I went to church with two of my girlfriends on Sunday and the sermon was about “healing”. The pastor spoke about the time when a toddler is learning to walk, that he/she will lift up on something, put each step out (making steps), the legs will get wobbly and they’ll fall but as a parent/loved one, the baby will be picked up and will start again. He talked about similar situations to this, and went to the issue of being hurt. He went through the scars on his body, about how they hurt when he got them but then they healed.

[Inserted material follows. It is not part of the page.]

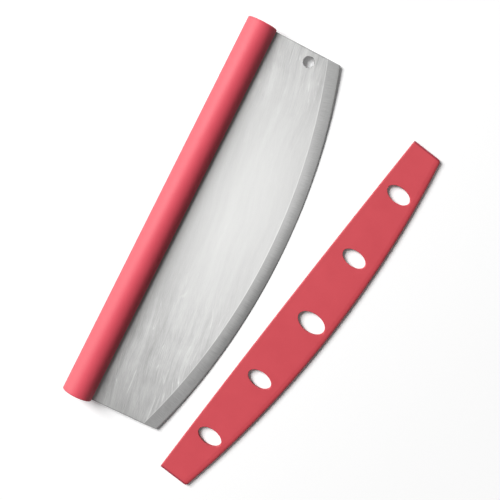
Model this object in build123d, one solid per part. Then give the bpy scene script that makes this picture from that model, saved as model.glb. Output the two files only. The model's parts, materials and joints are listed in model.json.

This made me first think about my scars, but then made me take this thought a bit deeper. We have all been hurt by objects (scrapes, bruises, bullet wounds, etc.), loved ones, co-workers, role models, etc. but it is up to us to get to the “healed” phase. I was in a relationship that, when it was over, caused me to have a lot of doubts about being in a committed relationship. It wasn’t until I took a step back, evaluated a few things, and drew a conclusion (that it was not me, and infidelity was something deeply-rooted in this individual), that I was able to begin “healing.” I still randomly speak to this individual and his family, and my friends have asked “how do you talk to him?”, “how can you not hate him?”. The only way I have been able to do this was to take a step back, get over it, and heal, so that I can be myself and not limit myself to a state of distrust and bitterness.
The truth is that, with time and taking myself to a state of forgiveness, I have been able to get to a state of healing/being healed. Not to take anyone down memory lane, with a past relationship, but I hope that this puts things in perspective, and perhaps helps you take a “hurtful” relationship to a state of healing.